En vingt-cinq ans, la population de Phnom Penh a triplé pour s’établir à 2,5 millions d’habitants. Les projets immobiliers foisonnent, mais beaucoup ne sont pas destinés aux plus défavorisés, encore nombreux dans ce pays en développement.

Avec leur vue dégagée, les rives du Mékong sont prisées des investisseurs. Face à Koh Norea, sur la rive opposée, des barges déversent aussi leur cargaison de sable dans un flux continu. Peu à peu, elles remblaient soixante-dix ha de zone humide pour y installer une ville satellite à destination, là encore, des plus aisés.

Grignoté par ces deux projets, le Mékong a perdu un tiers de sa largeur à cet endroit.  Ce rétrécissement aura des implications sur les courants et l’érosion des berges, notamment en aval, dans le delta   prévient Marc Goichot, spécialiste du Mékong au sein du WWF. Des études d’impact environnemental ont été réalisées par les promoteurs, mais la loi n’impose pas de les rendre publiques…

Les quantités de sable utilisées pour ces projets inquiètent particulièrement Marc Goichot :  Remblayer rien qu’un hectare sur une épaisseur de deux mètres nécessite deux millions de tonnes de sable. Selon nos calculs,  c’est la moitié de la production annuelle de sable par le Mékong, estimée entre trois et cinq millions de tonnes. »

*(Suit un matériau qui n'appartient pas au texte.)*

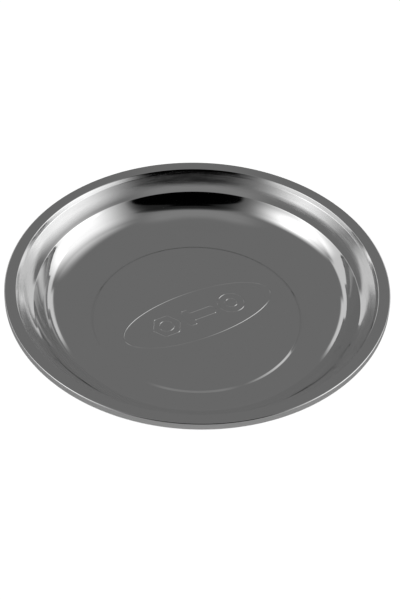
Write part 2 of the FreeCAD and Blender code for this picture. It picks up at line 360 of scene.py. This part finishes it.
def add_relief(surface, edge_first, edge_count):
    """Fills the raised centre inside a row of the dish with flat areas and rounded ridges."""
    flat_points = [np.array(p[:2]) for p in surface.points[edge_first:edge_first + edge_count]]
    flat_index = list(range(edge_first, edge_first + edge_count))
    loops = [(0, edge_count)]
    grown, shrunk = [], []
    shift = np.array([RELIEF_SHIFT_X, 0.0])
    across = np.linspace(-1, 1, RIDGE_ROWS) * RIDGE_HALF_WIDTH
    reach = RIDGE_HALF_WIDTH + FLAT_MARGIN
    for points, normals in relief_outlines():
        count = len(points)
        rows = []
        for d in [-reach, *across, reach]:
            height, slope = ridge_shape(d)
            place = points + normals * d + shift
            level = np.full(count, CENTRE_TOP + height)
            tilted = np.column_stack([-slope * normals, np.ones(count)])
            rows.append(surface.add_points(np.column_stack([place, level]), tilted))
        for inner, outer in zip(rows, rows[1:]):
            surface.add_strip(outer, inner, count)
        for first, d, kept in ((rows[0], -reach, shrunk), (rows[-1], reach, grown)):
            loop = points + normals * d + shift
            loops.append((len(flat_points), count))
            flat_points.extend(loop)
            flat_index.extend(range(first, first + count))
            kept.append(loop)
    edges = [(s + i, s + (i + 1) % n) for s, n in loops for i in range(n)]
    for x, y in grid_points(np.array(flat_points)):
        flat_points.append(np.array([x, y]))
        flat_index.append(surface.add_points([(x, y, CENTRE_TOP)], [(0, 0, 1)]))
    vertices = [Vector(p) for p in flat_points]
    made_places, _, made_triangles, originals, _, _ = delaunay_2d_cdt(
        vertices, edges, [], 0, MERGE_DISTANCE)
    source = [flat_index[sources[0]] for sources in originals]
    places = np.array([p[:] for p in made_places])
    triangles = np.array(made_triangles)
    middles = places[triangles].mean(axis=1)
    depth = sum(inside(middles, loop).astype(int) for loop in grown)
    depth -= sum(inside(middles, loop).astype(int) for loop in shrunk)
    for triangle in triangles[depth == 0]:
        surface.faces.append(tuple(source[i] for i in triangle))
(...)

Sur place, les effets se font déjà sentir, notamment pour les communautés de pêcheurs vivant sur les berges.  Avant, il y avait de la place pour pêcher et la zone était très poissonneuse​, se souvient Kao Pou Somak, un pêcheur de 36 ans. Mais depuis qu’ils ont commencé à remblayer les rives, mes prises ont été divisées par deux.